No recuerdo el día en que acepté el encargo. Sospecho que mi cerebro lo tiró a la icónica papelera convertida hoy en una de mis más insoportables compañeras de trabajo. Estoy segura de que hasta disfrutó del posterior vaciado crujiente, rápido e insensible, características que definían mi estilo, mi personalidad, antes de quedar relegadas a un dibujito bidimensional sostenido en una pantalla donada durante la campaña de promoción del Plan Nacional de Alfabetización Digital. Consejero municipal mostrando router desconectado para la foto incluido.
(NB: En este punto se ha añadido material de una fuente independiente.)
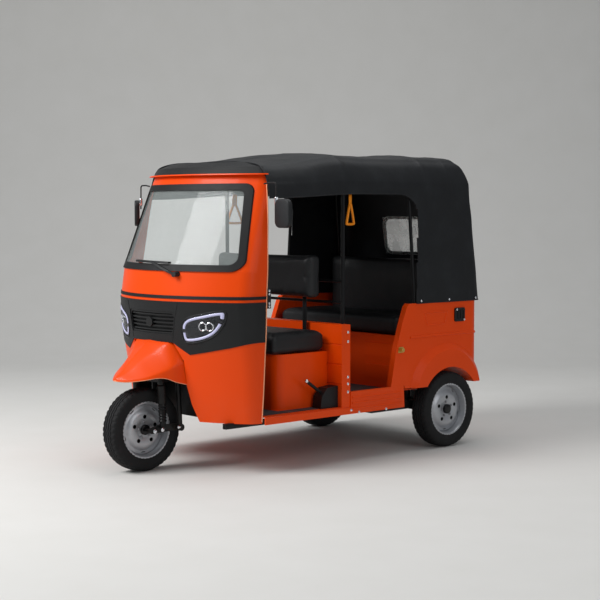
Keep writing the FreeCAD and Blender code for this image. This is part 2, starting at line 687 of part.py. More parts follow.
def make_rear_details():
    """Tail lamps, bumper, side vents and door-chain catches."""
    back = size.rear_end
    lamp = prism_x([(405, 560), (482, 560), (482, 705), (405, 705)], back - 16, back - GAP, 14)
    feature("tail_lamps", both_sides(lamp))
    bumper_x, bumper_z = back - 40, 348
    bar = bent_tube([V(bumper_x + 34, -470, bumper_z), V(bumper_x, -400, bumper_z),
                     V(bumper_x, 400, bumper_z), V(bumper_x + 34, 470, bumper_z)], 17, 60)
    arms = [block((bumper_x, -250 - GAP), (y - 15, y + 15), (bumper_z - 14, bumper_z - 13 + 20))
            for y in (-size.rail_y, size.rail_y)]
    drop = [block((-290, -250 - GAP), (y - 15, y + 15), (size.rail_bottom, bumper_z))
            for y in (-size.rail_y, size.rail_y)]
    feature("rear_bumper", joined([bar] + arms + drop))
    side = size.body_half_width + GAP
    vent = prism_y([(-159, 811), (-61, 811), (-61, 900), (-159, 900)], side, side + 7, 12)
    slots = [block((-145 + i * 26, -125 + i * 26), (side + 3, side + 9), (828, 884))
             for i in range(3)]
    feature("side_vents", both_sides(vent.cut(slots)))
    plate = prism_y([(415, 640), (462, 640), (456, 676), (415, 676)], side, side + 3)
    hook = rod(V(432, side + 1, 658), V(432, side + 18, 658), 8)
    knob = rod(V(432, side + 14, 658), V(432, side + 19, 658), 13)
    feature("side_catches", both_sides(joined([plate, hook, knob])))


def canopy_form(inset):
    """The canopy's outer form: side, front and plan outlines crossed."""
    low = size.body_top + size.hem_gap
    top = size.canopy_top - inset
    front = size.canopy_front
    wide, narrow = size.canopy_half_low - inset, size.canopy_half_high - inset
    far = front + 600
    foot = low - 200
    side = prism_y([(-348 + inset, foot), (-318 + inset, low), (-212 + inset, 1610),
                    (-112 + inset, top - 30), (150, top), (650, top - 4), (front, top - 70),
                    (far, top - 110), (far, foot)], -900, 900, 40)
    cross = prism_x([(wide, foot), (wide, low), (narrow, 1650), (narrow - 60, top - 70),
                     (narrow - 190, top - 14), (-narrow + 190, top - 14), (-narrow + 60, top - 70),
                     (-narrow, 1650), (-wide, low), (-wide, foot)], -900, 2500, 50)
    crown = Part.makeCylinder(3000, 3400, V(-900, 0, top - 3000), X_AXIS)
    slab = block((-900, 2500), (-900, 900), (low - 10, top + 50))
    plan = prism_z([(-318 + inset, -900), (far, -900), (far, 900), (-318 + inset, 900)], 900, 2000)
    body = side.common(cross).common(crown.common(slab)).common(plan)
    return body.common(block((-900, front), (-900, 900), (low, 2000)))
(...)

Antes de pasarme tres mañanas a la semana rodeada de vejestorios cuyas aspiraciones se movían entre poder concertar una cita con el médico de cabecera a través de la web, ser capaces de establecer una videollamada con sus nietas doctorandas en Róterdam o consultar los resultados de la jornada futbolera. La barra, digna, no avanza. Intento controlar mis niveles de cafeína. Fracaso con un capuchino plasticoso.
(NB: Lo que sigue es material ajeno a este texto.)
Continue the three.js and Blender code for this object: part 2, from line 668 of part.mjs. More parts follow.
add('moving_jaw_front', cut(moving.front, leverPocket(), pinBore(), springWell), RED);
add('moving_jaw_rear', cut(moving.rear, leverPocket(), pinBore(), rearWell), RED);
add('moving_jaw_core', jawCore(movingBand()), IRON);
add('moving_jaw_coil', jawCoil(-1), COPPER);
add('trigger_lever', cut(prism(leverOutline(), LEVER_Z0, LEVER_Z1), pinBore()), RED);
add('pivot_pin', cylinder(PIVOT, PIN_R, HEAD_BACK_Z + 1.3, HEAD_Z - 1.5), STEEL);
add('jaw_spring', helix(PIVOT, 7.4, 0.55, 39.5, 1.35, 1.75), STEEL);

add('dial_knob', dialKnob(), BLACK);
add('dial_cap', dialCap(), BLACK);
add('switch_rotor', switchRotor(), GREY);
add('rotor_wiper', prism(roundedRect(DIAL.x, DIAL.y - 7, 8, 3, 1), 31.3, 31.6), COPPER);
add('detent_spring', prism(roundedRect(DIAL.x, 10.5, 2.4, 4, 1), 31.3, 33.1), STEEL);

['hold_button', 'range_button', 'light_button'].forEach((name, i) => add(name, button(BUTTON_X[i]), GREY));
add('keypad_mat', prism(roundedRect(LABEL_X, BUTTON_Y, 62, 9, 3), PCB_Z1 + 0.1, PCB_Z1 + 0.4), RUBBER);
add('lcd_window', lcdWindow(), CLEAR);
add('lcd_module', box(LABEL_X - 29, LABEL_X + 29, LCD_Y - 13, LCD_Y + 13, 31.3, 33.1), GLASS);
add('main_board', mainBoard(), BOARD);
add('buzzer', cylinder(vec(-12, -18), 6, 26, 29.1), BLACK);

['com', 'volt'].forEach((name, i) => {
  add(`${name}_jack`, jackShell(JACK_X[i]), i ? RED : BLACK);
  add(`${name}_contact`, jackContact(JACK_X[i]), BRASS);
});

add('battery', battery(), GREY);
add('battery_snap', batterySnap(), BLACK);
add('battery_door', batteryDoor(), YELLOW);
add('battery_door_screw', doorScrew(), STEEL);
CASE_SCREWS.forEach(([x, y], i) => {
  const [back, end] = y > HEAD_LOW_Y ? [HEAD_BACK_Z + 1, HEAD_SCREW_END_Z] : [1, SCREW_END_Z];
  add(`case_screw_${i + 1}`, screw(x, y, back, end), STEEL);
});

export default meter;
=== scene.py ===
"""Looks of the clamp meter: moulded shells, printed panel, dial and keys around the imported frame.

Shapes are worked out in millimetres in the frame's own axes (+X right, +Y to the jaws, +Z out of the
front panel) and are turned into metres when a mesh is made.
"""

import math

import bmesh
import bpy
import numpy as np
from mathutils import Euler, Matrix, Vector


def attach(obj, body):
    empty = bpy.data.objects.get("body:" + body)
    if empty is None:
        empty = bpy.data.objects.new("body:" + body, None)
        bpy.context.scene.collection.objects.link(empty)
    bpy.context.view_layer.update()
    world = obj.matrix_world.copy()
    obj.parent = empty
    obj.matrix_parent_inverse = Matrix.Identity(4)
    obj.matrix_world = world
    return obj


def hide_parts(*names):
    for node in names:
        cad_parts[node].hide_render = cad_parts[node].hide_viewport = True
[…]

Fue a través de un mensaje instantáneo, como la vida moderna, eso sí consigue rescatarlo mi memoria. Apenas había instalado la aplicación, obligada por los de arriba, cuando una burbuja (aprendí que se les llama así en la tercera clase) apareció en el móvil para revolver mi peculiar rutina:
A todos nuestros colaboradores:
Con el fin de atender a la creciente demanda de trabajos virtuales, hemos decidido reconducir el negocio y abandonar definitivamente la actividad física.
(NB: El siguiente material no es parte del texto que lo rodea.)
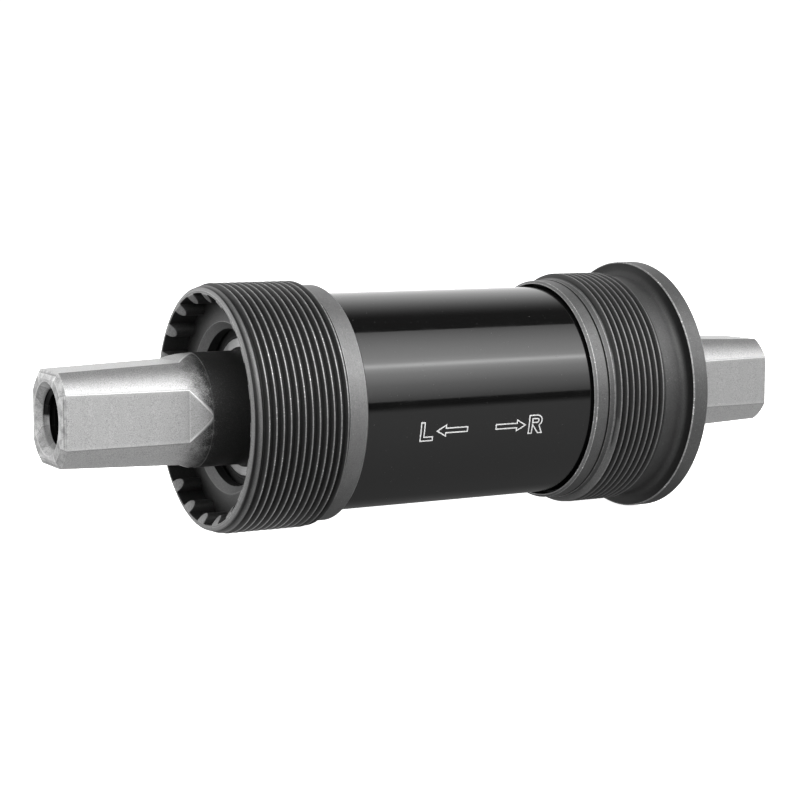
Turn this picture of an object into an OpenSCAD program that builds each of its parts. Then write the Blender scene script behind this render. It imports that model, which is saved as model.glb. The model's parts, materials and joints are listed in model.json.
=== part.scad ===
// Square-taper cartridge bottom bracket for a 68 mm threaded shell.
// The spindle lies along X. X = 0 is the middle of the shell, +X the flanged drive side, +Z up.

/* [Shell and threads] */
// Width of the frame shell between its two machined faces
shell_w = 68; // [68:1:73]
// Pitch of the shell thread, 24 turns to the inch
pitch = 1.0583; // [0.8:0.0001:1.2]
// Outside radius of the shell thread on both cups
thread_r = 17.3; // [17.1:0.05:17.5]
// Full crests on the left cup
left_crests = 12; // [8:1:12]
// Full crests on the right cup
right_crests = 8; // [5:1:8]

/* [Spindle] */
// Length of the spindle over both ends
spindle_l = 116; // [113:1:122]
// Radius of the bearing seats
seat_r = 8; // [7.9:0.05:8.1]
// Radius of the shaft outside the bearings
shaft_r = 7.9; // [7.7:0.05:7.95]
// Half the distance across the flats at the small end
square_half = 6.33; // [6.2:0.01:6.4]
// Angle of each flat to the axis
taper_angle = 2; // [1.5:0.1:2]
// Minor radius of the M8 x 1 crank bolt threads
bolt_hole_r = 3.46; // [3.3:0.02:3.5]
// Depth of full thread in each end
bolt_thread_l = 20; // [15:1:22]

/* [Cartridge tube] */
// Outside radius of the tube
tube_r = 15.41; // [15.3:0.01:15.5]
// Inside radius of the tube, which is the bearings' outside radius
tube_bore_r = 14; // [13.9:0.05:14.1]

/* [Cups] */
// Radius of the right cup's flange
flange_r = 18.8; // [18.4:0.1:19.5]
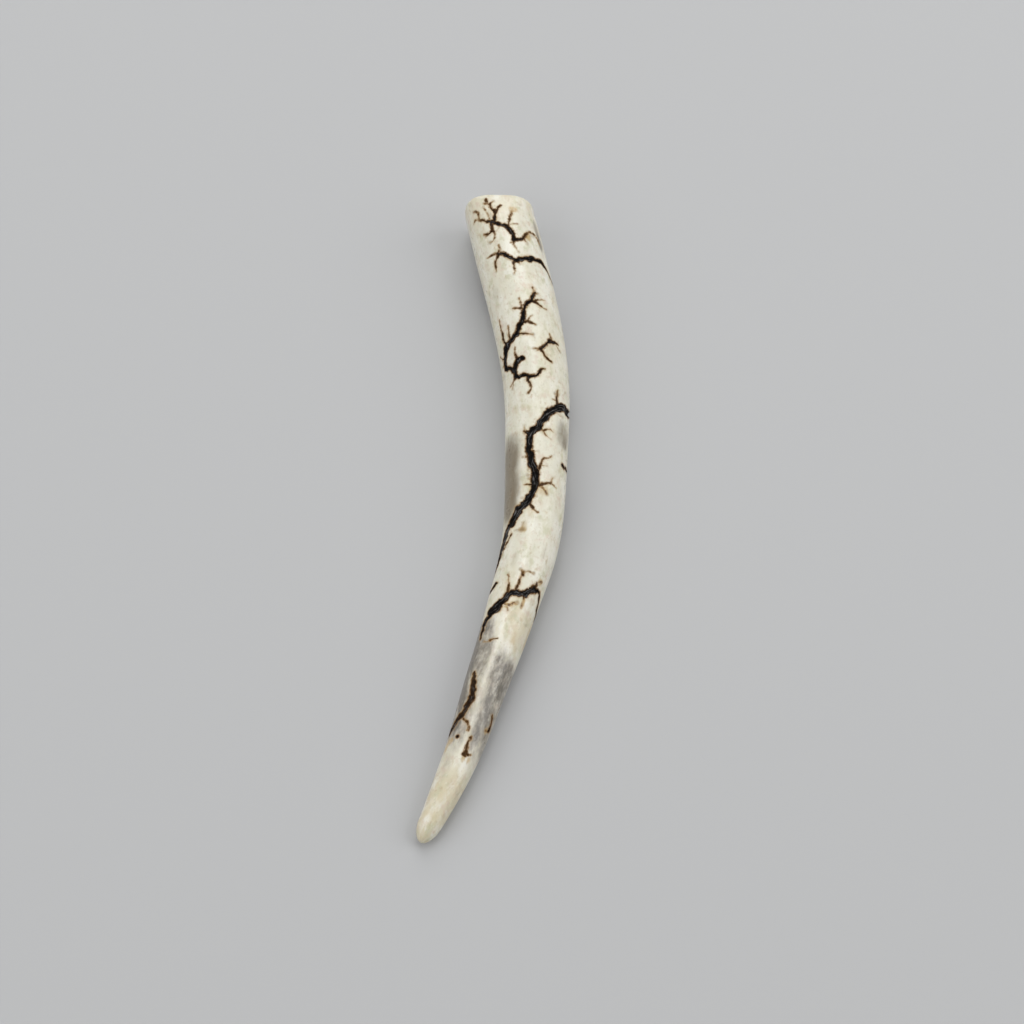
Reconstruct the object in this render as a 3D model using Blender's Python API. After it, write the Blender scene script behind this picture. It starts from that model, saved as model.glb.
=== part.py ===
"""Deer antler tine, sawn off square, polished and decorated with branching burn grooves.

One solid, because a tine grows as one piece. Metres, +Z up. The tine lies on its side: the sawn
butt faces +Y, the worn tip points to -Y, and the bend bulges towards +X. The origin is on the
surface that it lies on, under the middle of its box.
"""
import math

import bmesh
import bpy
import numpy as np
from mathutils import Vector

MM = 0.001

# The middle line and half the width of the tine, butt first, in millimetres:
# (place across, place lengthways, half width)
MIDDLE_LINE = [
    (-3.2, 78.2, 8.25),
    (-0.9, 67.0, 8.3),
    (2.3, 52.0, 8.15),
    (4.8, 38.5, 7.85),
    (5.9, 25.5, 7.5),
    (5.7, 12.0, 7.1),
    (5.2, -2.0, 6.75),
    (3.8, -13.0, 6.35),
    (0.9, -23.5, 5.75),
    (-2.25, -34.4, 5.25),
    (-5.85, -45.5, 4.75),
    (-9.6, -57.6, 4.15),
    (-13.2, -67.0, 3.55),
    (-17.3, -76.0, 2.6),
]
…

TODOS DEBÉIS CUMPLIR CON LAS NUEVAS
CONDICIONES. SIN EXCEPCIÓN.
Pulsa sobre este enlace para acceder a tu misión
De haber sabido en ese momento que me estaban chillando por escrito (novena clase), habría dejado caer descuidadamente ese aparatejo entrometido en algún lugar líquido y profundo. Habría reunido todo el dinero y la documentación que tenía estratégicamente almacenados en puntos seguros de la ciudad y habría tomado un vuelo transatlántico, maratoniano, de esos en los que recomiendan recorrerse los pasillos enfundada en unas medias compresivas, tras haber aceptado por fin las ofertas que llevaba años rechazando. O quizás me habría marcado un alegato feminista, habría argumentado que yo no formo parte del masculino genérico, que me genera distancia, que me borra, que me olvida, y habría continuado con mis extorsiones a punta de navaja y mis secuestros como si nada. Aunque imagino que a mi jefe, el mismo que ordenó rebanar el índice de su mujer al enterarse de que había vendido el último anillo que él le había regalado, no le habría entusiasmado el discurso.